We performed an investigation of the in vitro and in vivo effects of a purified allergen chemically conjugated to a novel 8-OH modified adenine as an adjuvant.


Purified group 2 major allergen from house dust mite chemically conjugated to 4-(6-amino-9-benzyl-8-hydroxy-9H-purin-2-ylsulfanyl)-butyric acid succinimidyl ester was analyzed by using mass spectrometry. The adduct (nDer p 2–Conj) was assayed for Toll-like receptor activation on transfected HEK293 cells, stimulation of innate cells, and effects on the functional phenotype of specific T-cell lines and clones by means of flow cytometry, real-time PCR, and expression of TH-related transcription factors. Lung cells and sera of nDer p 2–Conj–sensitized C57Bl/6 mice were studied by means of cytology, histology, real-time PCR, and ELISA.

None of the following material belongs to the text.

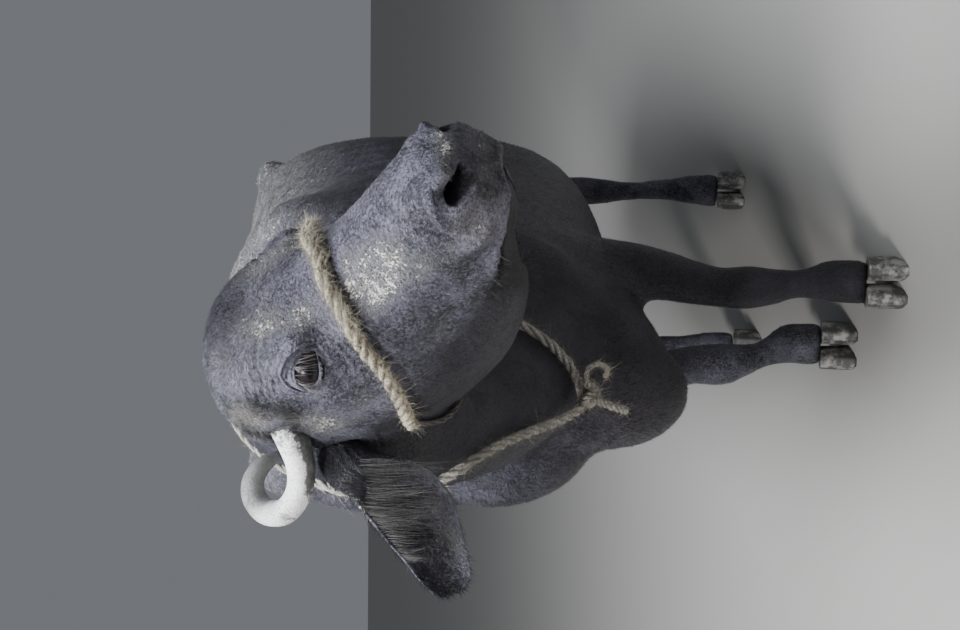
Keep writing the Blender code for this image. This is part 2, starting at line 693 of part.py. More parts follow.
def mouth_line():
    """A wedge swept round the muzzle, which leaves the line of the mouth when cut away."""
    half = [
        (0.372, 0.074, -0.166), (0.400, 0.074, -0.154), (0.430, 0.075, -0.143), (0.456, 0.072, -0.133),
        (0.476, 0.060, -0.125), (0.489, 0.042, -0.119), (0.496, 0.021, -0.116), (0.498, 0.000, -0.115),
    ]
    path = [Vector(p) for p in half] + [Vector((x, -y, z)) for x, y, z in half[-2::-1]]
    bm = bmesh.new()
    rings = []
    for n, point in enumerate(path):
        ahead = path[min(n + 1, len(path) - 1)] - path[max(n - 1, 0)]
        out = Vector((0, 0, 1)).cross(ahead).normalized()
        if out.dot(point - Vector((0.36, 0, -0.14))) < 0:
            out = -out
        shallow = 0.35 if n in (0, len(path) - 1) else 1.0
        inner = point - out * (0.008 + 0.012 * shallow)
        corners = (point + out * 0.010 + Vector((0, 0, 0.0048)), point + out * 0.010 - Vector((0, 0, 0.0048)))
        rings.append([bm.verts.new(corners[0]), bm.verts.new(corners[1]),
                      bm.verts.new(inner - Vector((0, 0, 0.0006))), bm.verts.new(inner + Vector((0, 0, 0.0006)))])
    for one, two in zip(rings, rings[1:]):
        for n in range(4):
            m = (n + 1) % 4
            bm.faces.new((one[n], one[m], two[m], two[n]))
    bm.faces.new(rings[0][::-1])
    bm.faces.new(rings[-1])
    bmesh.ops.recalc_face_normals(bm, faces=bm.faces)
    bmesh.ops.triangulate(bm, faces=bm.faces)
    made = new_object("mouth_line", bm)
    made.data.transform(head_matrix())
    return made


def mould(obj, bumps):
    """Raises or sinks soft patches of the head: centre, radii, height, on both sides."""
    place = head_matrix()
    back = place.inverted()
    size = len(obj.data.vertices)
    co = np.empty(size * 3)
    obj.data.vertices.foreach_get("co", co)
    co = co.reshape(-1, 3)
    normal = np.empty(size * 3)
    obj.data.vertices.foreach_get("normal", normal)
    normal = normal.reshape(-1, 3)
    local = co @ np.array(back.to_3x3()).T + np.array(back.translation)
    push = np.zeros(size)
    for centre, radii, height in bumps:
        for side in (1, -1):
            if side < 0 and abs(centre[1]) < 1e-6:
                continue
            away = (local - np.array(centre) * (1, side, 1)) / np.array(radii)
            push += height * np.exp(-1.6 * (away**2).sum(axis=1))
    co += normal * push[:, None]
    obj.data.vertices.foreach_set("co", co.ravel())
    obj.data.update()


def head_bumps():
    return [
        ((0.112, 0.095, -0.002), (0.030, 0.030, 0.030), -0.004),
        ((0.165, 0.095, 0.000), (0.036, 0.020, 0.012), 0.004),
        ((0.170, 0.100, -0.072), (0.036, 0.025, 0.012), -0.003),
        ((0.225, 0.070, -0.015), (0.030, 0.030, 0.030), -0.006),
        ((0.265, 0.075, -0.095), (0.070, 0.030, 0.016), 0.005),
        ((0.300, 0.060, -0.045), (0.060, 0.030, 0.025), -0.004),
        ((0.150, 0.080, -0.190), (0.065, 0.040, 0.070), 0.007),
        ((0.245, 0.070, -0.190), (0.030, 0.040, 0.050), -0.006),
        ((0.466, 0.066, -0.030), (0.030, 0.020, 0.012), 0.005),
        ((0.445, 0.070, -0.062), (0.012, 0.020, 0.030), 0.004),
        ((0.425, 0.070, -0.070), (0.010, 0.020, 0.030), -0.003),
        ((0.440, 0.065, -0.112), (0.050, 0.030, 0.016), 0.006),
        ((0.496, 0.000, -0.060), (0.020, 0.012, 0.045), -0.003),
        ((0.455, 0.000, -0.160), (0.030, 0.050, 0.020), 0.003),
        ((0.395, 0.060, -0.130), (0.020, 0.030, 0.030), -0.004),
        ((0.075, 0.000, 0.050), (0.060, 0.060, 0.030), 0.004),
    ]


def rope_path(points, radius, flesh, pull=0.35, rounds=60):
    """Settles a rope on the flesh, with its points evenly spaced along it."""
    rows = np.array([(*p, 0.0) for p in points], float)
    rows = np.vstack([rows, rows[:1]])
    count = (len(rows) - 1) * 3
    path = [Vector(path_row(rows, k / 3, True)[:3]) for k in range(count)]
    settle(path, radius + 0.0028, flesh, pull, rounds)
    path = evenly(path, 3 * radius)
    settle(path, radius + 0.0048, flesh, 0.0, 8)
    return path


def settle(path, clear, flesh, pull, rounds):
    """Draws every point tight along the rope, and pushes it and the span after it clear of the skin."""
    count = len(path)
    for _ in range(rounds):
        for n in range(count):
            m = (n + 1) % count
            path[n] = path[n].lerp((path[n - 1] + path[m]) / 2, pull)
            path[n] += push_out(path[n], clear, flesh)
            shove = push_out((path[n] + path[m]) / 2, clear, flesh)
            path[n] += shove / 2
            path[m] += shove / 2


def push_out(point, clear, flesh):
    near, normal, _, distance = flesh.find_nearest(point)
    if (point - near).dot(normal) < 0 or distance < clear:
        return near + normal * clear - point
    return Vector()


def evenly(path, spacing):
    """The same closed path with its points an equal distance apart."""
    path = path + path[:1]
    reach = np.cumsum([0.0] + [(b - a).length for a, b in zip(path, path[1:])])
    count = int(reach[-1] / spacing)
    places = np.linspace(0, reach[-1], count + 1)[:-1]
    columns = [np.interp(places, reach, [point[k] for point in path]) for k in range(3)]
    return [Vector(point) for point in zip(*columns)]


def flesh_tree(objects):
    verts = []
    faces = []
    for obj in objects:
        start = len(verts)
        verts += [vert.co.copy() for vert in obj.data.vertices]
        faces += [[start + v for v in poly.vertices] for poly in obj.data.polygons]
    return BVHTree.FromPolygons(verts, faces)


def noseband(flesh):
    """A thick rope over the bridge and down both cheeks, with a thin cord from end to end behind the jaw."""
    half = [
        (0.288, 0.000, 0.020), (0.284, 0.054, 0.004), (0.262, 0.092, -0.041), (0.207, 0.112, -0.112),
        (0.146, 0.110, -0.176), (0.100, 0.095, -0.235), (0.085, 0.055, -0.300), (0.080, 0.000, -0.325),
    ]
    loop = half + [(x, -y, z) for x, y, z in half[-2:0:-1]]
    place = head_matrix()
    path = rope_path([place @ Vector(p) for p in loop], 0.0105, flesh)
    heights = [(place.inverted() @ point).z for point in path]
    radii = [0.0105 if height > -0.195 else 0.0050 for height in heights]
    return tube("rope_noseband", path, radii, sides=8, steps=1, closed=True)


def collar(flesh):
    """A thinner rope round the neck that hangs in a V to a knot below the throat."""
    points = [
        (-0.073, -0.800, 0.655), (-0.083, -0.930, 0.790), (-0.105, -1.020, 0.890), (-0.150, -0.960, 1.000),
        (-0.140, -0.850, 1.100), (-0.040, -0.780, 1.180), (0.060, -0.760, 1.120), (0.100, -0.760, 1.000),
        (0.085, -0.810, 0.880), (0.028, -0.810, 0.775),
    ]
    path = rope_path(points, 0.0085, flesh, pull=0.12, rounds=25)
    rope = tube("rope", path, [0.0085] * len(path), sides=7, steps=1, closed=True)
    low = min(path, key=lambda p: p.z)
    front = Vector((-0.05, -0.75, -0.45)).normalized()
    knot = low + front * 0.0078
    lump = thin_out(ball("lump", knot, (0.0205, 0.0170, 0.0230), (20, 10, 5)), 80)
    drop = Vector((-0.017, -0.006, -0.030))
    long_end = [knot + drop * 0.2, knot + drop, knot + drop * 1.9]
    short_end = [knot - drop * 0.1, knot + Vector((0.013, -0.012, -0.030)), knot + Vector((0.019, -0.012, -0.050))]
    ends = [
        tube("end", long_end, [0.0088, 0.0092, 0.0060], sides=6, steps=1),
        tube("end", short_end, [0.0070, 0.0066, 0.0045], sides=6, steps=1),
    ]
    return unite("rope_collar", rope, [lump] + ends)


def main():
    clear_scene()
    skull = fuse(join("skull", head()), 0.005, 6)
    skull.data.transform(head_matrix())
    legs = [
        foreleg("fore_left", FORE_LEFT, 0.068, 1), foreleg("fore_right", FORE_RIGHT, -0.108, -1),
        hind_leg("hind_left", HIND_LEFT, 1), hind_leg("hind_right", HIND_RIGHT, -1),
    ]
    throat = neck()
    front = fuse(join("front", [skull, copy_of(throat, "throat_copy")]), 0.0042, 3)
    rough = copy_of(front, "rough")
    body = fuse(join("body", torso() + [throat] + legs), 0.010, 14)
    body = fuse(join("body", [body, rough]), 0.0075, 2)
    mould(front, head_bumps())
    head_node = thin_out(front, 3750)
    body = thin_out(body, 4800)

    nape = head_matrix() @ Vector((-0.02, 0, -0.17))
    toward_head = (head_matrix().to_3x3() @ Vector((0.77, 0, 0.63))).normalized()
    slice_off(head_node, nape, -toward_head)
    slice_off(body, nape, toward_head)
    head_node.name = "head"

    limbs = part_limbs(body)
    neck_node = copy_of(body, "neck")
    shoulder = Vector((-0.03, -0.66, 0.95))
    forward = Vector((0.0, -0.96, 0.28)).normalized()
    slice_off(neck_node, shoulder, -forward)
    slice_off(body, shoulder, forward)
    body = unite("torso", body, teats())

    ears = []
    for side, word in ((1, "left"), (-1, "right")):
        ball_node = eye("eye_" + word, side)
        boolean(head_node, lid_opening(side), "DIFFERENCE")
        pocket(head_node, ball_node)
        horn_node = horn("horn_" + word, side)
        pocket(head_node, horn_node)
        ear_node = ear("ear_" + word, side)
        pocket(head_node, ear_node)
        pocket(neck_node, ear_node)
        ears.append(ear_node)
        boolean(head_node, nostril(side), "DIFFERENCE")
    boolean(head_node, mouth_line(), "DIFFERENCE")

    pocket(body, tail())
    flesh = flesh_tree([head_node, neck_node, body] + ears)
    noseband(flesh)
    collar(flesh)
    finish()


def teats():
    made = []
    for x, y in [(0.042, 0.50), (-0.042, 0.50), (0.040, 0.60), (-0.040, 0.60)]:
        path = [(x, y, 0.57), (x * 1.1, y, 0.515), (x * 1.15, y, 0.482)]
        made.append(tube("teat", path, [0.014, 0.012, 0.008], sides=7, steps=1))
    return made


def part_limbs(body):
    """Parts each leg from the trunk, and its foot from the claws."""
    limbs = []
    plan = [
        ("leg_front_left", FORE_LEFT, (0.015, -0.54, -0.1), (0.205, -0.25, 0.565), 0.0, -0.02),
        ("leg_front_right", FORE_RIGHT, (-0.225, -0.50, -0.1), (-0.010, -0.09, 0.565), 0.0, -0.18),
        ("leg_hind_left", HIND_LEFT, (0.095, 0.38, -0.1), (0.45, 0.98, 0.640), 0.10, 0.0),
        ("leg_hind_right", HIND_RIGHT, (-0.45, 0.20, -0.1), (-0.080, 0.98, 0.640), 0.31, 0.0),
    ]
    for name, foot, low, high, lean, back in plan:
        leg = copy_of(body, name)
        boolean(leg, block("block", low, high, lean, back), "INTERSECT")
        boolean(body, block("block", low, high, lean, back, GAP), "DIFFERENCE")
        fx, fy = foot
        slice_off(leg, (fx, fy - 0.055, 0.066), (0, -0.34, -1))
        for side, word in ((1, "left"), (-1, "right")):
            claw(name.replace("leg", "claw") + "_" + word, foot, side)
            spur = dewclaw(name.replace("leg", "dewclaw") + "_" + word, foot, side)
            pocket(leg, spur)
        limbs.append(leg)
    return limbs


def finish():
    """Gives every node its own material, and stands the animal over the origin."""
    looks = {
        "horn": ((0.55, 0.54, 0.50), 0.6), "claw": ((0.16, 0.15, 0.14), 0.6),
        "dewclaw": ((0.12, 0.11, 0.11), 0.6),
        "eye": ((0.02, 0.015, 0.012), 0.1), "rope": ((0.45, 0.38, 0.28), 0.9),
        "tail_switch": ((0.03, 0.03, 0.032), 0.8),
    }
    nodes = [obj for obj in bpy.context.scene.objects if obj.type == "MESH"]
    points = [vert.co for obj in nodes for vert in obj.data.vertices]
    low = [min(p[k] for p in points) for k in range(3)]
    high = [max(p[k] for p in points) for k in range(3)]
    shift = Vector((-(low[0] + high[0]) / 2, -(low[1] + high[1]) / 2, -low[2]))
    for obj in nodes:
        obj.data.transform(Matrix.Translation(shift))
        colour, rough = (0.05, 0.05, 0.055), 0.6
        for word, look in looks.items():
            if obj.name.startswith(word):
                colour, rough = look
        obj.data.materials.clear()
        obj.data.materials.append(material(obj.name + "_material", colour, rough))


main()
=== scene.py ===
import math

import bmesh
import bpy
import numpy as np
from mathutils import Matrix, Vector
from mathutils.bvhtree import BVHTree


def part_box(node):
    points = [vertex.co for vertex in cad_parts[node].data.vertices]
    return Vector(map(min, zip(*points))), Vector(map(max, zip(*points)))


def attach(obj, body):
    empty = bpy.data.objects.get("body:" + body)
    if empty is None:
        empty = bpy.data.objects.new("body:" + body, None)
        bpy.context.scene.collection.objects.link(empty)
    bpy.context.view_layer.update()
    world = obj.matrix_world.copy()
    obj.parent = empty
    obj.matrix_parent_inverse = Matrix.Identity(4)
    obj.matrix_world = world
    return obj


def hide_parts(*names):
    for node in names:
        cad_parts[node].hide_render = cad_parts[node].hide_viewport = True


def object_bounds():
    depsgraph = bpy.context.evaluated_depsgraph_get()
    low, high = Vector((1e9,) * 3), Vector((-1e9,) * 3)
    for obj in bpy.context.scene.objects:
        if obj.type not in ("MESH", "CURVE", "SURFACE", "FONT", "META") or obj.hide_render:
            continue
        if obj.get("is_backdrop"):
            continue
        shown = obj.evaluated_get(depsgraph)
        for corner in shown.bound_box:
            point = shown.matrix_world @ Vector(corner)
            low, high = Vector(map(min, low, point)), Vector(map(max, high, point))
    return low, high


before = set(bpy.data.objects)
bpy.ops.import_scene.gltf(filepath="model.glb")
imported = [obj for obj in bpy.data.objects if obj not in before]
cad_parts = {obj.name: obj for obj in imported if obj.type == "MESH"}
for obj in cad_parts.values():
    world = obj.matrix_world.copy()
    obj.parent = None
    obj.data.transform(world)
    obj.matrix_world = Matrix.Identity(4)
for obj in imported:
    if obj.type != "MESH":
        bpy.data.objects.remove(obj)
cad_low, cad_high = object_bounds()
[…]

nDer p 2–Conj stimulated IL-12 and IFN-α production from monocytes and plasmacytoid dendritic cells, respectively, retaining the ability to trigger Toll-like receptor 7 exclusively, and expanded human allergen-specific lymphocytes with reduced ability to produce TH2-related cytokines and increased IFN-γ levels, as based on GATA-3/T-bet expression. In vivo adduct-sensitized mice exhibited reduced eosinophil infiltration and IL-13 expression in the airways, IFN-γ upregulation together with IgE downregulation, and an increase in allergen-specific IgG2a levels in sera. The conjugate exhibited reduced ability to activate human FcεRI+ cells without inducing TH17 cells or autoantibodies.


The codelivery of an allergen with a modified adenine as a conjugate inducing modulatory cytokines from innate cells redirects in vitro and in vivo pathogenic TH2 responses without eliciting harmful effects.